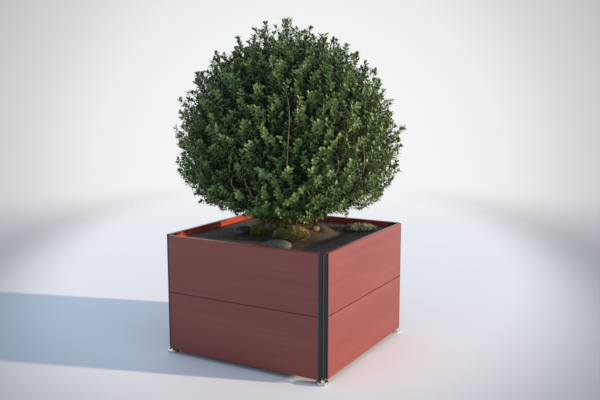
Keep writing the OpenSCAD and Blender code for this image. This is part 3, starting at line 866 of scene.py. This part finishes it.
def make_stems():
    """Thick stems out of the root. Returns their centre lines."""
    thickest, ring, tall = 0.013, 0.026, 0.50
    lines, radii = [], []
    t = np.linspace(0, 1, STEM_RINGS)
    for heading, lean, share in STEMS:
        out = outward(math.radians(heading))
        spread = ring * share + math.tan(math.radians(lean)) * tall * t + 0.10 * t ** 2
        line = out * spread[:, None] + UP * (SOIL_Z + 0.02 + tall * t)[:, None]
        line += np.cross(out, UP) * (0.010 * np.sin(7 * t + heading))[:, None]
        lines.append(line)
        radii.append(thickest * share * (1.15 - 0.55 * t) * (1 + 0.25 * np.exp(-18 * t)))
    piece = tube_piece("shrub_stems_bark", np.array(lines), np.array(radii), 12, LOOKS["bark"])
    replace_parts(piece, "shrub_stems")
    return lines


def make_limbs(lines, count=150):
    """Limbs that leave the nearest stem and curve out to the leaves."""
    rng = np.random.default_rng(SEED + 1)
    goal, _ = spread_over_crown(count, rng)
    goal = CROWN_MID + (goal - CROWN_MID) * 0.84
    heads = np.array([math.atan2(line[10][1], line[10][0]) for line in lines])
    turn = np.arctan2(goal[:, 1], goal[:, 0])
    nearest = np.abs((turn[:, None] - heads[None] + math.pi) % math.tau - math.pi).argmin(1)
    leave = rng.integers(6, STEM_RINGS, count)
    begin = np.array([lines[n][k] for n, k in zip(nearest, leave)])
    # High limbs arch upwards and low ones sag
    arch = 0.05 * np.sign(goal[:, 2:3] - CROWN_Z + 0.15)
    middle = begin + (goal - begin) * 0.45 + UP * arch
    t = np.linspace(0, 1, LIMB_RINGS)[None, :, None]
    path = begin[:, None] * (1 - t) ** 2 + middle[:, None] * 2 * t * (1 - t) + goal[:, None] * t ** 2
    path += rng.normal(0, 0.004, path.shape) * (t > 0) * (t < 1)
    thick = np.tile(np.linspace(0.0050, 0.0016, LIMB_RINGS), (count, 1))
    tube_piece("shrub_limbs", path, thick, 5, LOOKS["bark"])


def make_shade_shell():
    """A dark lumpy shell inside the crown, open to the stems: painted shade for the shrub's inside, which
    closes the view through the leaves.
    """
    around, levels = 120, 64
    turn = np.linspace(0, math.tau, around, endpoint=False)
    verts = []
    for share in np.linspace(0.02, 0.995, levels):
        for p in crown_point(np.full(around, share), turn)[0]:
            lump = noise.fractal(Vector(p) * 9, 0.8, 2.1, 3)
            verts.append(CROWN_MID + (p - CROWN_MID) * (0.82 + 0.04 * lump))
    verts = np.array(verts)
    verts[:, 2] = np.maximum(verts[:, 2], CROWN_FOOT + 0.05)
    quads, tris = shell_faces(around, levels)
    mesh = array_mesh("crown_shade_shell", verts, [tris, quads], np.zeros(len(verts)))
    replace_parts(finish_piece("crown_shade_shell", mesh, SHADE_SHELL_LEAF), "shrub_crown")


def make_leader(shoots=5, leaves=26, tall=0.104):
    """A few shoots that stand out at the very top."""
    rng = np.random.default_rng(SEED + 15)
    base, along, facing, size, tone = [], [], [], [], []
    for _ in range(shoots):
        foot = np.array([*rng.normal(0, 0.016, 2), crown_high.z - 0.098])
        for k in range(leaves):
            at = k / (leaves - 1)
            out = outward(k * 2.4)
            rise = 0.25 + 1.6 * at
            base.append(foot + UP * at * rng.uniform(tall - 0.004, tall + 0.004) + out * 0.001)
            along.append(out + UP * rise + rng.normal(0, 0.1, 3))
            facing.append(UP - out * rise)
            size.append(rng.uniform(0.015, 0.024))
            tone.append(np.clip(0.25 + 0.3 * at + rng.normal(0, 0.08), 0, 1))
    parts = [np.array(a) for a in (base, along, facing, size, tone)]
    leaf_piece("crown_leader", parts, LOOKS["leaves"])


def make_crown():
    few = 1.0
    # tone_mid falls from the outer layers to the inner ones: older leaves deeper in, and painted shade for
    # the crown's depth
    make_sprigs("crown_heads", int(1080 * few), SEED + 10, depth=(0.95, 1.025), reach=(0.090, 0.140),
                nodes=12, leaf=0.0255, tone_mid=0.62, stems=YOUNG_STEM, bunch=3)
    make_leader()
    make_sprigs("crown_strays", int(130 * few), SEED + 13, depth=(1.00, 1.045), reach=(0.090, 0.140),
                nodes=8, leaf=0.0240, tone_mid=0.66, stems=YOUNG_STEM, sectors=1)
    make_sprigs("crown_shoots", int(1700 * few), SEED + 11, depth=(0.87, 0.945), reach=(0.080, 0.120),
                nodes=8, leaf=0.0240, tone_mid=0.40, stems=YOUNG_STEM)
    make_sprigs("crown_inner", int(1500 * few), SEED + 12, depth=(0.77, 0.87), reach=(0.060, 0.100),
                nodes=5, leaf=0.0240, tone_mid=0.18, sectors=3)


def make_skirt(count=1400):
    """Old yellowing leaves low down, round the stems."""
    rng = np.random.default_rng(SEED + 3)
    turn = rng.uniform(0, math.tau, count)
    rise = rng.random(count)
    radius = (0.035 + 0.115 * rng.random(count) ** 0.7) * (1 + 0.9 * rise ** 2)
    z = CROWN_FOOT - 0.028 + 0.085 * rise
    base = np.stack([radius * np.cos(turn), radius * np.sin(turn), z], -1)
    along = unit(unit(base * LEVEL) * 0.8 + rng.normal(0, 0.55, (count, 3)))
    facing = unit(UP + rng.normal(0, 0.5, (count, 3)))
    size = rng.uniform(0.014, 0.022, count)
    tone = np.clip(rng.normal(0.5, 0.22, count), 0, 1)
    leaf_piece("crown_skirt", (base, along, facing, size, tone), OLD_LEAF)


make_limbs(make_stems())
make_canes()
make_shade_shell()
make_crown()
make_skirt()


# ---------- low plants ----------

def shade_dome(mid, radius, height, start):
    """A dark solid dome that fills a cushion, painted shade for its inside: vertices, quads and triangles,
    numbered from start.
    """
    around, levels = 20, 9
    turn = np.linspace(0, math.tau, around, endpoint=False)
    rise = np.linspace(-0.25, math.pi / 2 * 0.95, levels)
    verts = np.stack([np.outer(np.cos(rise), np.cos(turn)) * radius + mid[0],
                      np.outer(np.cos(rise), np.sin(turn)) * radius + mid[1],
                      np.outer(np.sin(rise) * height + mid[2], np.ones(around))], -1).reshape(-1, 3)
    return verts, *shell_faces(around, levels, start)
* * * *
> [Task description]
Make an exact copy of the listing, including every line.

> [The reply]
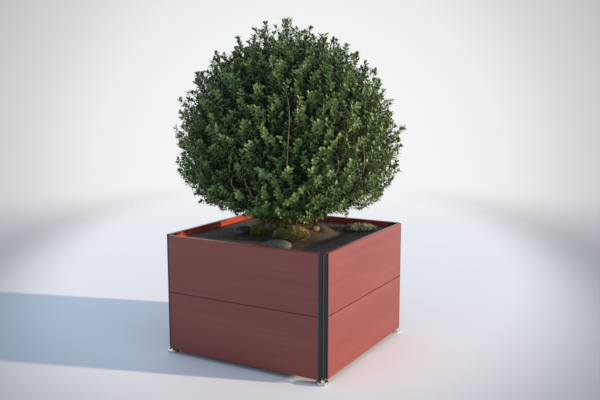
Keep writing the OpenSCAD and Blender code for this image. This is part 3, starting at line 866 of scene.py. This part finishes it.
def make_stems():
    """Thick stems out of the root. Returns their centre lines."""
    thickest, ring, tall = 0.013, 0.026, 0.50
    lines, radii = [], []
    t = np.linspace(0, 1, STEM_RINGS)
    for heading, lean, share in STEMS:
        out = outward(math.radians(heading))
        spread = ring * share + math.tan(math.radians(lean)) * tall * t + 0.10 * t ** 2
        line = out * spread[:, None] + UP * (SOIL_Z + 0.02 + tall * t)[:, None]
        line += np.cross(out, UP) * (0.010 * np.sin(7 * t + heading))[:, None]
        lines.append(line)
        radii.append(thickest * share * (1.15 - 0.55 * t) * (1 + 0.25 * np.exp(-18 * t)))
    piece = tube_piece("shrub_stems_bark", np.array(lines), np.array(radii), 12, LOOKS["bark"])
    replace_parts(piece, "shrub_stems")
    return lines


def make_limbs(lines, count=150):
    """Limbs that leave the nearest stem and curve out to the leaves."""
    rng = np.random.default_rng(SEED + 1)
    goal, _ = spread_over_crown(count, rng)
    goal = CROWN_MID + (goal - CROWN_MID) * 0.84
    heads = np.array([math.atan2(line[10][1], line[10][0]) for line in lines])
    turn = np.arctan2(goal[:, 1], goal[:, 0])
    nearest = np.abs((turn[:, None] - heads[None] + math.pi) % math.tau - math.pi).argmin(1)
    leave = rng.integers(6, STEM_RINGS, count)
    begin = np.array([lines[n][k] for n, k in zip(nearest, leave)])
    # High limbs arch upwards and low ones sag
    arch = 0.05 * np.sign(goal[:, 2:3] - CROWN_Z + 0.15)
    middle = begin + (goal - begin) * 0.45 + UP * arch
    t = np.linspace(0, 1, LIMB_RINGS)[None, :, None]
    path = begin[:, None] * (1 - t) ** 2 + middle[:, None] * 2 * t * (1 - t) + goal[:, None] * t ** 2
    path += rng.normal(0, 0.004, path.shape) * (t > 0) * (t < 1)
    thick = np.tile(np.linspace(0.0050, 0.0016, LIMB_RINGS), (count, 1))
    tube_piece("shrub_limbs", path, thick, 5, LOOKS["bark"])


def make_shade_shell():
    """A dark lumpy shell inside the crown, open to the stems: painted shade for the shrub's inside, which
    closes the view through the leaves.
    """
    around, levels = 120, 64
    turn = np.linspace(0, math.tau, around, endpoint=False)
    verts = []
    for share in np.linspace(0.02, 0.995, levels):
        for p in crown_point(np.full(around, share), turn)[0]:
            lump = noise.fractal(Vector(p) * 9, 0.8, 2.1, 3)
            verts.append(CROWN_MID + (p - CROWN_MID) * (0.82 + 0.04 * lump))
    verts = np.array(verts)
    verts[:, 2] = np.maximum(verts[:, 2], CROWN_FOOT + 0.05)
    quads, tris = shell_faces(around, levels)
    mesh = array_mesh("crown_shade_shell", verts, [tris, quads], np.zeros(len(verts)))
    replace_parts(finish_piece("crown_shade_shell", mesh, SHADE_SHELL_LEAF), "shrub_crown")


def make_leader(shoots=5, leaves=26, tall=0.104):
    """A few shoots that stand out at the very top."""
    rng = np.random.default_rng(SEED + 15)
    base, along, facing, size, tone = [], [], [], [], []
    for _ in range(shoots):
        foot = np.array([*rng.normal(0, 0.016, 2), crown_high.z - 0.098])
        for k in range(leaves):
            at = k / (leaves - 1)
            out = outward(k * 2.4)
            rise = 0.25 + 1.6 * at
            base.append(foot + UP * at * rng.uniform(tall - 0.004, tall + 0.004) + out * 0.001)
            along.append(out + UP * rise + rng.normal(0, 0.1, 3))
            facing.append(UP - out * rise)
            size.append(rng.uniform(0.015, 0.024))
            tone.append(np.clip(0.25 + 0.3 * at + rng.normal(0, 0.08), 0, 1))
    parts = [np.array(a) for a in (base, along, facing, size, tone)]
    leaf_piece("crown_leader", parts, LOOKS["leaves"])


def make_crown():
    few = 1.0
    # tone_mid falls from the outer layers to the inner ones: older leaves deeper in, and painted shade for
    # the crown's depth
    make_sprigs("crown_heads", int(1080 * few), SEED + 10, depth=(0.95, 1.025), reach=(0.090, 0.140),
                nodes=12, leaf=0.0255, tone_mid=0.62, stems=YOUNG_STEM, bunch=3)
    make_leader()
    make_sprigs("crown_strays", int(130 * few), SEED + 13, depth=(1.00, 1.045), reach=(0.090, 0.140),
                nodes=8, leaf=0.0240, tone_mid=0.66, stems=YOUNG_STEM, sectors=1)
    make_sprigs("crown_shoots", int(1700 * few), SEED + 11, depth=(0.87, 0.945), reach=(0.080, 0.120),
                nodes=8, leaf=0.0240, tone_mid=0.40, stems=YOUNG_STEM)
    make_sprigs("crown_inner", int(1500 * few), SEED + 12, depth=(0.77, 0.87), reach=(0.060, 0.100),
                nodes=5, leaf=0.0240, tone_mid=0.18, sectors=3)


def make_skirt(count=1400):
    """Old yellowing leaves low down, round the stems."""
    rng = np.random.default_rng(SEED + 3)
    turn = rng.uniform(0, math.tau, count)
    rise = rng.random(count)
    radius = (0.035 + 0.115 * rng.random(count) ** 0.7) * (1 + 0.9 * rise ** 2)
    z = CROWN_FOOT - 0.028 + 0.085 * rise
    base = np.stack([radius * np.cos(turn), radius * np.sin(turn), z], -1)
    along = unit(unit(base * LEVEL) * 0.8 + rng.normal(0, 0.55, (count, 3)))
    facing = unit(UP + rng.normal(0, 0.5, (count, 3)))
    size = rng.uniform(0.014, 0.022, count)
    tone = np.clip(rng.normal(0.5, 0.22, count), 0, 1)
    leaf_piece("crown_skirt", (base, along, facing, size, tone), OLD_LEAF)


make_limbs(make_stems())
make_canes()
make_shade_shell()
make_crown()
make_skirt()


# ---------- low plants ----------

def shade_dome(mid, radius, height, start):
    """A dark solid dome that fills a cushion, painted shade for its inside: vertices, quads and triangles,
    numbered from start.
    """
    around, levels = 20, 9
    turn = np.linspace(0, math.tau, around, endpoint=False)
    rise = np.linspace(-0.25, math.pi / 2 * 0.95, levels)
    verts = np.stack([np.outer(np.cos(rise), np.cos(turn)) * radius + mid[0],
                      np.outer(np.cos(rise), np.sin(turn)) * radius + mid[1],
                      np.outer(np.sin(rise) * height + mid[2], np.ones(around))], -1).reshape(-1, 3)
    return verts, *shell_faces(around, levels, start)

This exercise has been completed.